Give again, word for word, each line from the top of the listing through the line that holds "cores, face missing.".

» Source excerpt
----------------

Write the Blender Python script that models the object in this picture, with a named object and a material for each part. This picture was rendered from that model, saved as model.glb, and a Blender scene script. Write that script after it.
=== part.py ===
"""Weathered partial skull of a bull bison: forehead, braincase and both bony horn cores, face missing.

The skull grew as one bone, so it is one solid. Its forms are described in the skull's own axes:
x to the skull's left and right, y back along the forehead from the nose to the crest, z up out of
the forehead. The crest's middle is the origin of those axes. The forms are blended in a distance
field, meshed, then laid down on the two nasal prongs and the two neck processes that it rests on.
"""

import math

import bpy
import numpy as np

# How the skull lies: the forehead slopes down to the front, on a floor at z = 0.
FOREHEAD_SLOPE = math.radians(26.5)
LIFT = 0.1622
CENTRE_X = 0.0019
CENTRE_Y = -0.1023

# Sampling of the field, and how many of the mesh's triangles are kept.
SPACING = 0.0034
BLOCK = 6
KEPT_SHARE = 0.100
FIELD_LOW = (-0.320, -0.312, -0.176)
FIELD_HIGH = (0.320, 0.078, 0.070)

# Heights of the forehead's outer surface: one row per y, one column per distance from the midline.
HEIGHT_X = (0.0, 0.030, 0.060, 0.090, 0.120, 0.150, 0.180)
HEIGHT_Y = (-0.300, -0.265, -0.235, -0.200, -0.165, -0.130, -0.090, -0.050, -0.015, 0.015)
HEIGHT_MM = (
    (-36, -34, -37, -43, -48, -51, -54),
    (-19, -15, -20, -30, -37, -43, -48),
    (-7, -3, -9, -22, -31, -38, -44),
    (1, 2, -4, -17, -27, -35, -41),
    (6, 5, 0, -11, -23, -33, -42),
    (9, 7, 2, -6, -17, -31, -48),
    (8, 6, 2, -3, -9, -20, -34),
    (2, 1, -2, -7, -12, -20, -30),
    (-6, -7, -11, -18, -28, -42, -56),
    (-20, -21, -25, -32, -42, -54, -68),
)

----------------

» Response to the exercise
Write the Blender Python script that models the object in this picture, with a named object and a material for each part. This picture was rendered from that model, saved as model.glb, and a Blender scene script. Write that script after it.
=== part.py ===
"""Weathered partial skull of a bull bison: forehead, braincase and both bony horn cores, face missing.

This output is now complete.